Real estate records show Barnard regularly paid taxes on land and livestock he began to accumulate soon after being freed and into the 1920s. He is variously listed as a farmer and a longshoreman in city directories in the late 19th and early 20th centuries. He appears to have alternated between farming land on and near Skidaway Island, and working as a longshoreman on the Savannah River.
Law worked to make rights denied to Barnard a reality
In his later years, Barnard still owned and maintained a small plot of land adjacent to the segregated city cemeteries near his home on Gwinnett Street. The old man continued to raise vegetables there after he moved in with the Wallace/Law family. He named Lillie Belle Wallace executor of his will and she took care of him in his final years.

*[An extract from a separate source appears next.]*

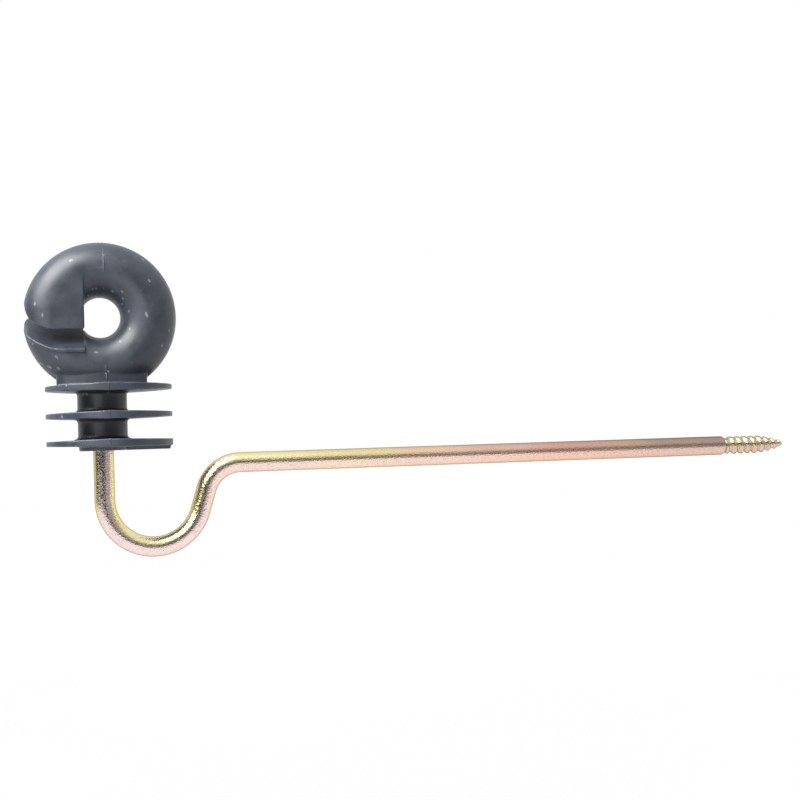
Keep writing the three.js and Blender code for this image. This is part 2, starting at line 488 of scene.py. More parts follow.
@dataclass(frozen=True)
class YellowZinc:
    """Electroplated zinc with a yellow chromate film on bright-drawn steel wire.

    It gives the eye a near mirror broken up by fine crystals. The film is straw yellow by the head and turns
    dusky pink towards the thread. It is pinker underneath and on its front and back, and painted paler there
    as a painted reflection of the bright floor; its crystals' valleys and the thread's crests are darkened
    with painted shade."""

    over: Stops = (
        (-160.0, "f3e6b2"),
        (-124.0, "e6d8a2"),
        (-98.0, "e5c6a8"),
        (-72.0, "d8b5a6"),
        (-52.0, "cfa396"),
        (-36.0, "c6a690"),
        (-16.0, "ad9688"),
    )  # mm along the shank, film on its upper side
    under_film_and_sheen: Stops = (
        (-185.0, "fbe4e0"),
        (-150.0, "fae0d4"),
        (-124.0, "fae2cb"),
        (-98.0, "f9dacb"),
        (-52.0, "f8cdbb"),
        (-16.0, "e9c8b9"),
    )  # mm along the shank, film on its underside: pinker, and paler as a painted reflection of the floor
    # the thread's film above and below; the paler one below is partly a painted reflection
    thread_over: str = "cfc59c"
    thread_under_film_and_sheen: str = "e2c9b4"
    painted_shade_colour: str = "6f5b50"  # painted shade in the crystals' valleys and on the thread's crests
    rim: str = "a8957a"  # what the film gives at a glancing angle
    pale_side: float = 0.62  # how far the pale, pinker underside colour reaches up the rod's front and back
    pale_down: float = 0.78
    pale_start: float = 0.42  # where the underside colour starts, and where it is full
    pale_full: float = 0.64
    span: float = 220.0  # mm, length that the colours are spread over
    drift_size: float = 9.0  # mm, wander of the film's edges
    drift: float = 16.0  # mm
    thread_edge: float = 0.8  # mm each side of the thread's start, over which its film sets in
    crystal_size: float = 0.6  # mm, zinc crystals, drawn coarse enough to show
    crystal_depth: float = 0.09  # mm
    valley_shade_strength: float = 0.2
    valley_shade_span: tuple[float, float] = (0.32, 0.5)  # the crystals' values over which a valley's painted shade fades
    crest_shade_strength: float = 0.8
    crest_shade_span: tuple[float, float] = (0.8, 0.97)  # how upright the thread's surface is where its painted shade sets in
    polish_span: tuple[float, float] = (0.3, 0.65)  # the crystals' values from the dullest to the brightest
    roughness_low: float = 0.18
    roughness_high: float = 0.34

    def film_along(
        self,
        tree: bpy.types.NodeTree,
        x: bpy.types.NodeSocket,
        stops: Stops,
        cut: bpy.types.NodeSocket,
        thread: str,
    ) -> bpy.types.NodeSocket:
        """Colours the film by its place along the shank, and evenly on the thread.

        Args:
            tree: The node tree.
            x: The place along the shank in metres, with the film's drift.
            stops: The shank's colours with their places in millimetres.
            cut: Where the thread is.
            thread: The thread's colour.

        Returns:
            The colour's socket.
        """
        share = add_node(
            tree, "ShaderNodeMapRange", inputs={"Value": x, "From Min": -self.span * MM, "From Max": 0.0}
        ).outputs["Result"]
        shank = add_node(
            tree,
            "ShaderNodeValToRGB",
            inputs={"Fac": share},
            stops=tuple((1 + place / self.span, colour) for place, colour in stops),
        ).outputs["Color"]
        return add_node(tree, "ShaderNodeMix", COLOURS, {0: cut, 6: shank, 7: linear(thread)}).outputs[2]

    def pale_underside_share(
        self, tree: bpy.types.NodeTree, across: bpy.types.NodeSocket, up: bpy.types.NodeSocket
    ) -> bpy.types.NodeSocket:
        """Finds how much of the pinker, paler underside colour a place takes, by which way the surface
        faces; its paleness is a painted reflection of the bright floor.

        Args:
            tree: The node tree.
            across: The normal's Y.
            up: The normal's Z.

        Returns:
            The share's socket, 1 under the rod.
        """
        either_side = add_node(
            tree, "ShaderNodeMath", {"operation": "ABSOLUTE"}, {0: across}
        ).outputs["Value"]
        sideways = add_node(
            tree, "ShaderNodeMath", {"operation": "MULTIPLY"}, {0: either_side, 1: self.pale_side}
        ).outputs["Value"]
        downward = add_node(
            tree, "ShaderNodeMath", {"operation": "MULTIPLY"}, {0: up, 1: -self.pale_down}
        ).outputs["Value"]
        facing = add_node(
            tree, "ShaderNodeMath", {"operation": "ADD"}, {0: sideways, 1: downward}
        ).outputs["Value"]
        share = add_node(
            tree,
            "ShaderNodeMapRange",
            EASED,
            {"Value": facing, "From Min": self.pale_start, "From Max": self.pale_full},
        )
        return share.outputs["Result"]

    def painted_shade_share(
        self,
        tree: bpy.types.NodeTree,
        crystals: bpy.types.NodeSocket,
        up: bpy.types.NodeSocket,
        cut: bpy.types.NodeSocket,
    ) -> bpy.types.NodeSocket:
        """Finds how much painted shade darkens the film, in the crystals' valleys and on the thread's
        crests.

        Args:
            tree: The node tree.
            crystals: The crystals.
            up: The normal's Z.
            cut: Where the thread is.

        Returns:
            The share's socket.
        """
        # painted shade in the crystals' valleys
        valleys = add_node(
            tree,
            "ShaderNodeMapRange",
            EASED,
            {
                "Value": crystals,
                "From Min": self.valley_shade_span[0],
                "From Max": self.valley_shade_span[1],
                "To Min": self.valley_shade_strength,
                "To Max": 0.0,
            },
        ).outputs["Result"]
        upright = add_node(tree, "ShaderNodeMath", {"operation": "ABSOLUTE"}, {0: up}).outputs["Value"]
        crests = add_node(
            tree,
            "ShaderNodeMapRange",
            EASED,
            {
                "Value": upright,
                "From Min": self.crest_shade_span[0],
                "From Max": self.crest_shade_span[1],
                "To Min": 0.0,
                "To Max": self.crest_shade_strength,
            },
        ).outputs["Result"]
        thread_crests = add_node(
            tree, "ShaderNodeMath", {"operation": "MULTIPLY"}, {0: crests, 1: cut}
        ).outputs["Value"]
        either = add_node(tree, "ShaderNodeMath", {"operation": "MAXIMUM"}, {0: valleys, 1: thread_crests})
        return either.outputs["Value"]

    def drifted(
        self, tree: bpy.types.NodeTree, place: bpy.types.NodeSocket, along: bpy.types.NodeSocket
    ) -> bpy.types.NodeSocket:
        """Shifts the place along the shank to and fro, so that the film's edges wander.

        Args:
            tree: The node tree.
            place: The object's coordinates.
            along: The place along the shank in metres.

        Returns:
            The shifted place's socket.
        """
        wander = add_node(
            tree,
            "ShaderNodeTexNoise",
            inputs={"Vector": place, "Scale": per_mm(self.drift_size), "Detail": 2.0, "Roughness": 0.5},
        ).outputs["Fac"]
        centred = add_node(
            tree, "ShaderNodeMath", {"operation": "SUBTRACT"}, {0: wander, 1: 0.5}
        ).outputs["Value"]
        shift = add_node(
            tree, "ShaderNodeMath", {"operation": "MULTIPLY"}, {0: centred, 1: self.drift * MM}
        ).outputs["Value"]
        return add_node(tree, "ShaderNodeMath", {"operation": "ADD"}, {0: along, 1: shift}).outputs["Value"]

    def material(self) -> bpy.types.Material:
        """Builds the finish.

        Returns:
            The material.
        """
        material, tree = new_material("yellow_chromated_zinc")
        place = add_node(tree, "ShaderNodeTexCoord").outputs["Object"]
        along = add_node(tree, "ShaderNodeSeparateXYZ", inputs={0: place}).outputs["X"]
        normal = add_node(tree, "ShaderNodeNewGeometry").outputs["Normal"]
        facing = add_node(tree, "ShaderNodeSeparateXYZ", inputs={0: normal}).outputs
        crystals = add_node(
            tree,
            "ShaderNodeTexNoise",
            inputs={"Vector": place, "Scale": per_mm(self.crystal_size), "Detail": 1.0, "Roughness": 0.6},
        ).outputs["Fac"]
        cut = add_node(
            tree,
            "ShaderNodeMapRange",
            EASED,
            {"Value": along, "From Min": -self.thread_edge * MM, "From Max": self.thread_edge * MM},
        ).outputs["Result"]
        drifted = self.drifted(tree, place, along)
        over = self.film_along(tree, drifted, self.over, cut, self.thread_over)
        under_film_and_sheen = self.film_along(tree, drifted, self.under_film_and_sheen, cut, self.thread_under_film_and_sheen)
        # painted reflection: faces turned down, to the front and to the back take the paler, pinker film
        pale_underside_share = self.pale_underside_share(tree, facing["Y"], facing["Z"])
        film = add_node(tree, "ShaderNodeMix", COLOURS, {0: pale_underside_share, 6: over, 7: under_film_and_sheen}).outputs[2]
        # painted shade: the film is darkened in the crystals' valleys and on the thread's crests
        painted_shade_share = self.painted_shade_share(tree, crystals, facing["Z"], cut)
        colour = add_node(tree, "ShaderNodeMix", COLOURS, {0: painted_shade_share, 6: film, 7: linear(self.painted_shade_colour)})
        polish = add_node(
            tree,
            "ShaderNodeMapRange",
            EASED,
            {
                "Value": crystals,
                "From Min": self.polish_span[0],
                "From Max": self.polish_span[1],
                "To Min": self.roughness_high,
                "To Max": self.roughness_low,
            },
        ).outputs["Result"]
        bump = add_node(
            tree,
            "ShaderNodeBump",
            inputs={"Height": crystals, "Strength": 1.0, "Distance": self.crystal_depth * MM},
        )
        shader = add_node(
            tree,
            "ShaderNodeBsdfPrincipled",
            inputs={
                "Base Color": colour.outputs[2],
                "Metallic": 1.0,
                "Roughness": polish,
                "Specular Tint": linear(self.rim),
                "Normal": bump.outputs["Normal"],
            },
        )
        add_node(tree, "ShaderNodeOutputMaterial", inputs={"Surface": shader.outputs["BSDF"]})
        return material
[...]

Barnard was first registered to vote during Reconstruction, when the federal government forced Georgia officials to allow Freedmen to vote. He continued to pay poll taxes and cast ballots in general elections into the early 20th Century, when draconian literacy tests imposed by Georgia officials made it impossible for the former enslaved person and others like him to vote anymore.
From the Archives: Savannah’s WW Law
A bond application Barnard signed with business partners who intended to open a tavern in 1889 reveals why: For all his financial and civic accomplishments, Abraham Barnard never learned to read or write. He signed the application for a license to open a tavern with an “X.”
WW Law spent his life fighting the legalized discrimination that limited the civil rights that Abraham Barnard and thousands of others were denied with the advent of the Jim Crow era.
More than 70 years after Abraham Barnard’s death, Law described him simply, in the reverent tone he reserved for few people beyond his mother and grandmother. “He was an growing man,” Law recalled. He said Grandmother Lillie Belle instructed the children “to be respectful and stay in your place” around the old man.
Abraham Barnard died when Little West was barely four years old, but the memory of the stories he told never faded, nor did the significance of the life he lived in the face of persistent adversity.